## Required work:
Quote all of the entries word for word.

## Records with modeling code:
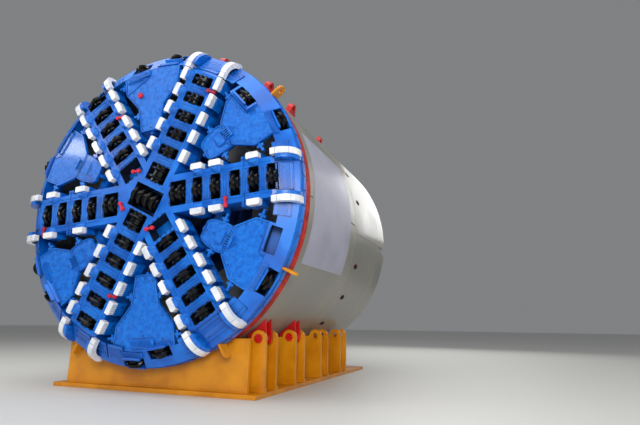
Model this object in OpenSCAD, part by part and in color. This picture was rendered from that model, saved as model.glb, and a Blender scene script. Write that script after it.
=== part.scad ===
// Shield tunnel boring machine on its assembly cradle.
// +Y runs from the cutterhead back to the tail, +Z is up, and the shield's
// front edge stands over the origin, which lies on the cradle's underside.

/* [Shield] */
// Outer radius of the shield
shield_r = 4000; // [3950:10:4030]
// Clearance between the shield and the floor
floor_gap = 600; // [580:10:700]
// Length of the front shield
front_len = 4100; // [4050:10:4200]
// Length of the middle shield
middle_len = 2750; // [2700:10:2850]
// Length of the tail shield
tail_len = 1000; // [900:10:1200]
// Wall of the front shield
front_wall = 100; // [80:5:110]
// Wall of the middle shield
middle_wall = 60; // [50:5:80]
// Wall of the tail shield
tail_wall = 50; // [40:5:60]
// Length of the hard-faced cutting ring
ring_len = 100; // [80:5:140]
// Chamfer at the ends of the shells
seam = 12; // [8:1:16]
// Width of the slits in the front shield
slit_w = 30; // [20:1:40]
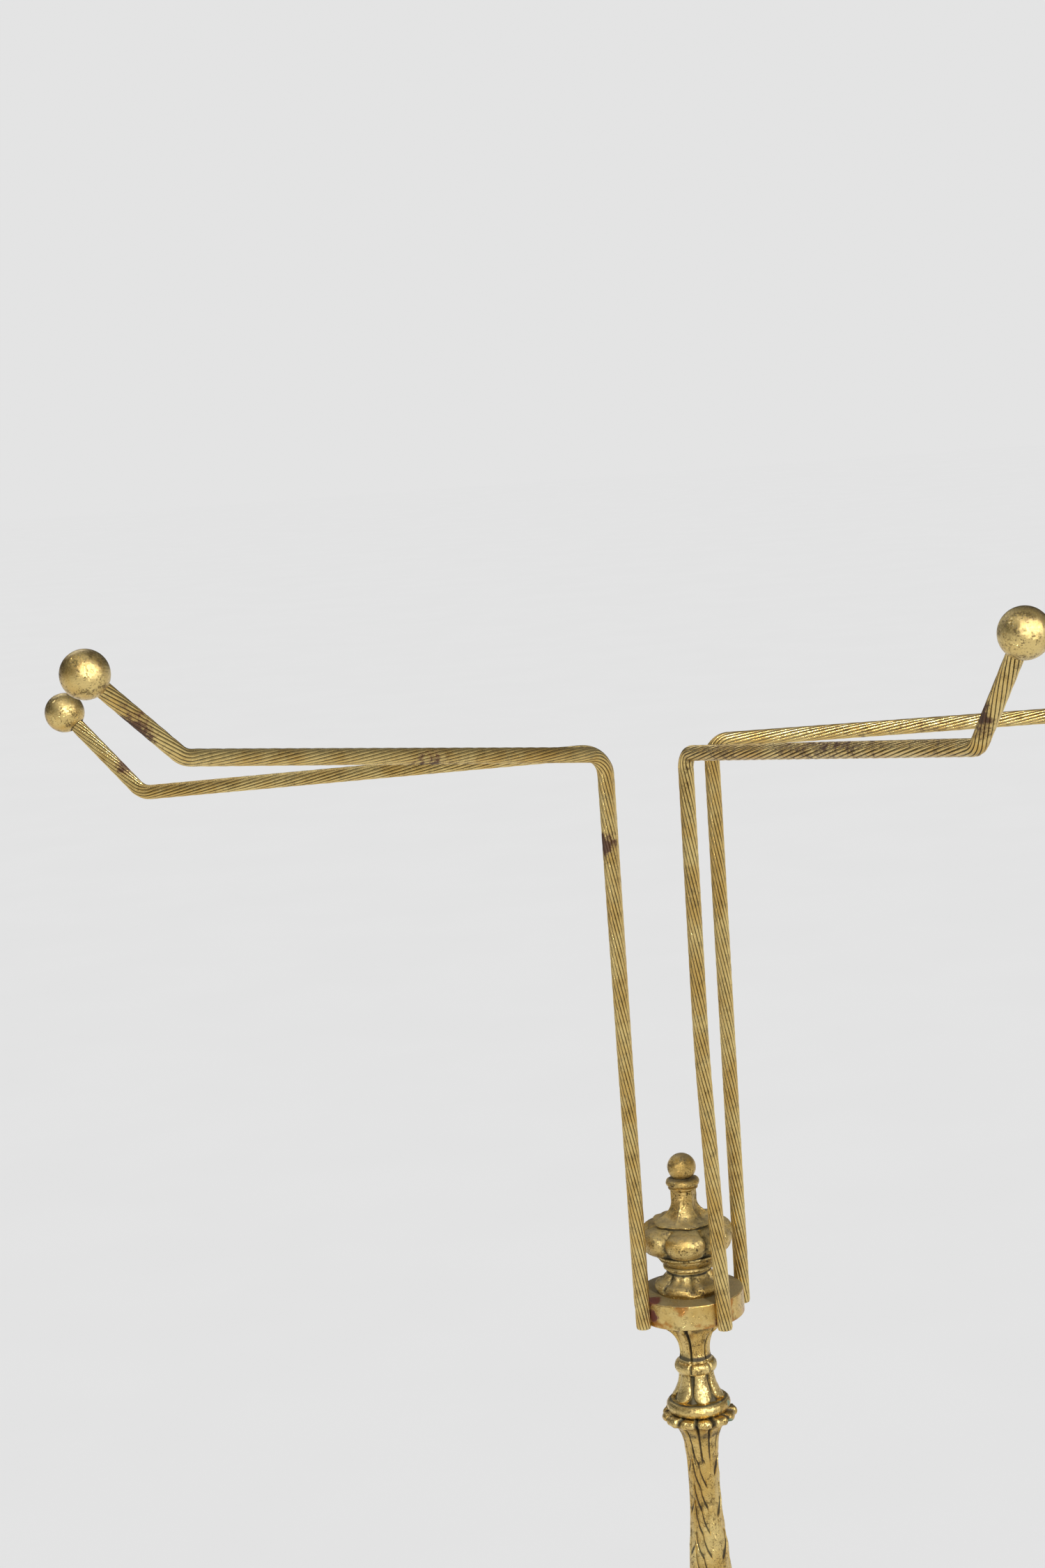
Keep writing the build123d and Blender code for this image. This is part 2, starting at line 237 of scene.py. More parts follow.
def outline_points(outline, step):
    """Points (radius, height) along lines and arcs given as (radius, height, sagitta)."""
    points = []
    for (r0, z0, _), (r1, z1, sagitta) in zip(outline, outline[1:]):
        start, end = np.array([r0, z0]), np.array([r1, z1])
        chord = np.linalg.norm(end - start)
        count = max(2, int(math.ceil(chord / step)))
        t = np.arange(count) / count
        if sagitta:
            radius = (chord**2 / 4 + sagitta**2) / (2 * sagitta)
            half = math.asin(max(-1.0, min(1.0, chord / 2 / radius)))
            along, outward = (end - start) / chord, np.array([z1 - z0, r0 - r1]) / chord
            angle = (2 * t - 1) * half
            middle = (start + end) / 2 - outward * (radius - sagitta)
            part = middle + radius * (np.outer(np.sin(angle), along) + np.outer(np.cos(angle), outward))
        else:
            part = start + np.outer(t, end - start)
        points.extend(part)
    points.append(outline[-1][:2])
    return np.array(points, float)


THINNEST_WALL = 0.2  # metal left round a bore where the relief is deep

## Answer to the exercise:
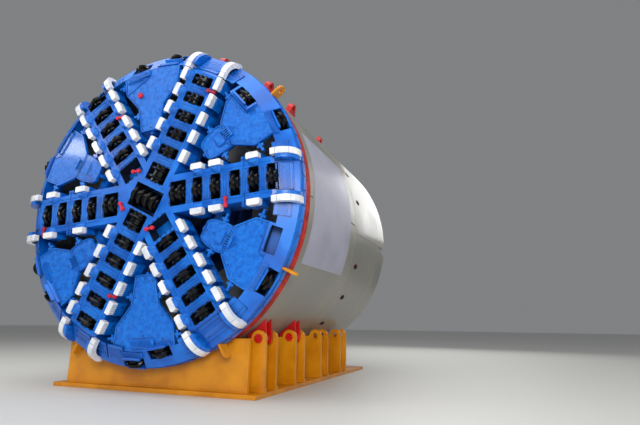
Model this object in OpenSCAD, part by part and in color. This picture was rendered from that model, saved as model.glb, and a Blender scene script. Write that script after it.
=== part.scad ===
// Shield tunnel boring machine on its assembly cradle.
// +Y runs from the cutterhead back to the tail, +Z is up, and the shield's
// front edge stands over the origin, which lies on the cradle's underside.

/* [Shield] */
// Outer radius of the shield
shield_r = 4000; // [3950:10:4030]
// Clearance between the shield and the floor
floor_gap = 600; // [580:10:700]
// Length of the front shield
front_len = 4100; // [4050:10:4200]
// Length of the middle shield
middle_len = 2750; // [2700:10:2850]
// Length of the tail shield
tail_len = 1000; // [900:10:1200]
// Wall of the front shield
front_wall = 100; // [80:5:110]
// Wall of the middle shield
middle_wall = 60; // [50:5:80]
// Wall of the tail shield
tail_wall = 50; // [40:5:60]
// Length of the hard-faced cutting ring
ring_len = 100; // [80:5:140]
// Chamfer at the ends of the shells
seam = 12; // [8:1:16]
// Width of the slits in the front shield
slit_w = 30; // [20:1:40]
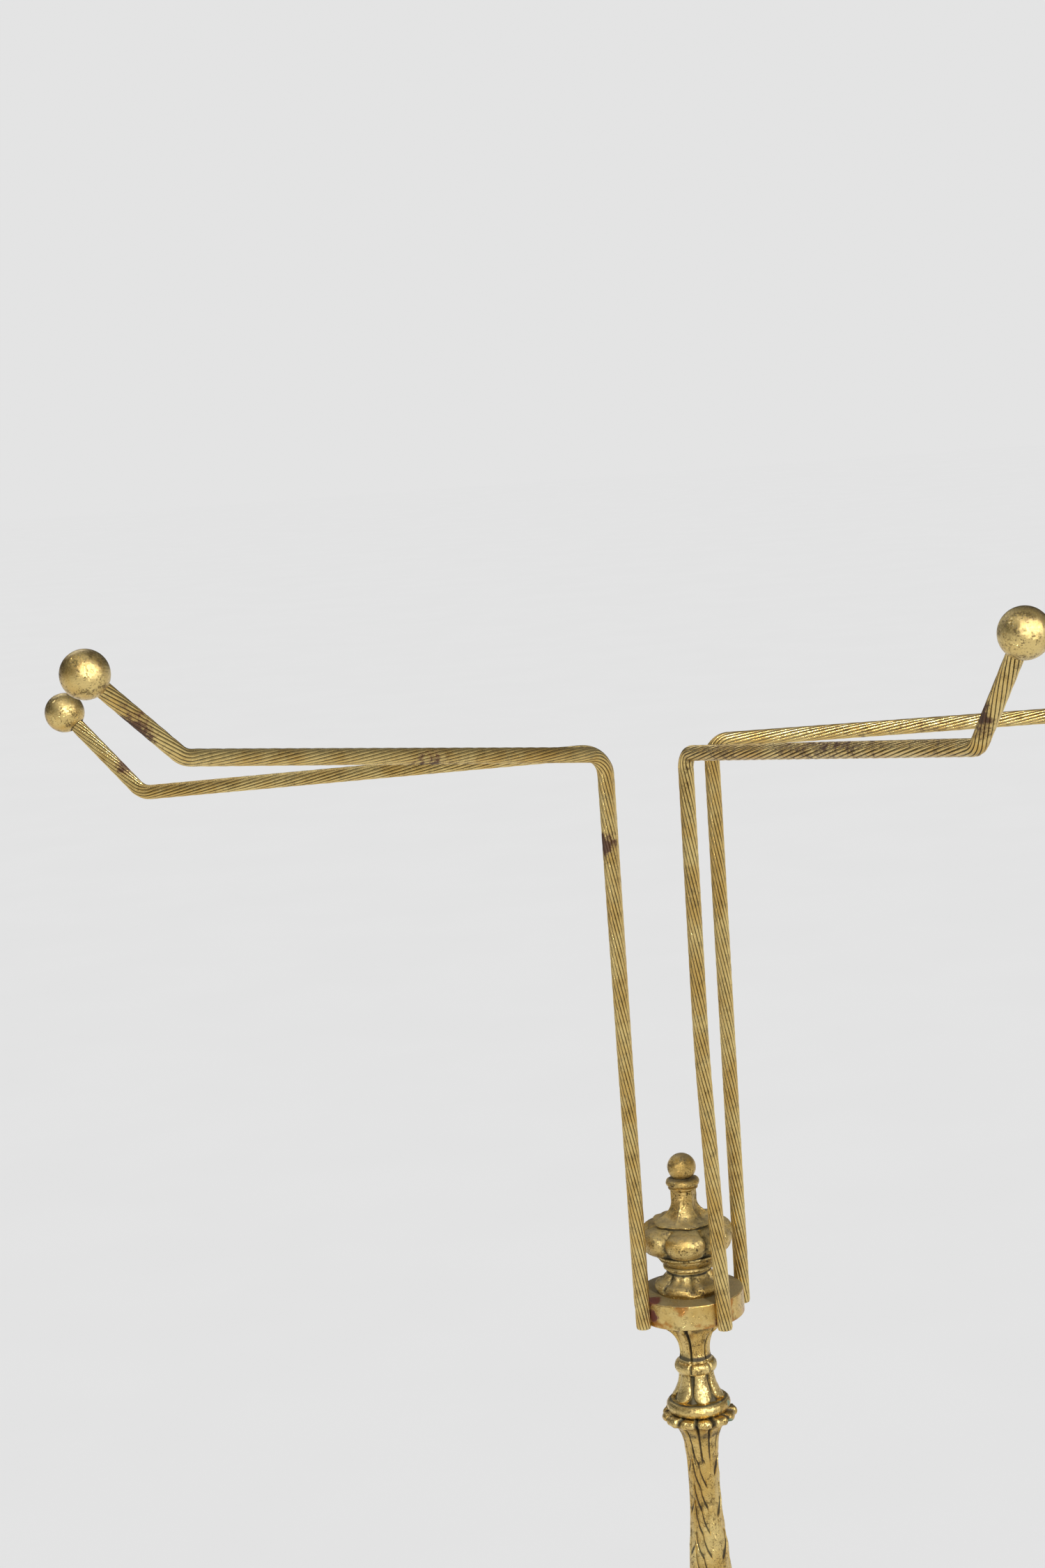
Keep writing the build123d and Blender code for this image. This is part 2, starting at line 237 of scene.py. More parts follow.
def outline_points(outline, step):
    """Points (radius, height) along lines and arcs given as (radius, height, sagitta)."""
    points = []
    for (r0, z0, _), (r1, z1, sagitta) in zip(outline, outline[1:]):
        start, end = np.array([r0, z0]), np.array([r1, z1])
        chord = np.linalg.norm(end - start)
        count = max(2, int(math.ceil(chord / step)))
        t = np.arange(count) / count
        if sagitta:
            radius = (chord**2 / 4 + sagitta**2) / (2 * sagitta)
            half = math.asin(max(-1.0, min(1.0, chord / 2 / radius)))
            along, outward = (end - start) / chord, np.array([z1 - z0, r0 - r1]) / chord
            angle = (2 * t - 1) * half
            middle = (start + end) / 2 - outward * (radius - sagitta)
            part = middle + radius * (np.outer(np.sin(angle), along) + np.outer(np.cos(angle), outward))
        else:
            part = start + np.outer(t, end - start)
        points.extend(part)
    points.append(outline[-1][:2])
    return np.array(points, float)


THINNEST_WALL = 0.2  # metal left round a bore where the relief is deep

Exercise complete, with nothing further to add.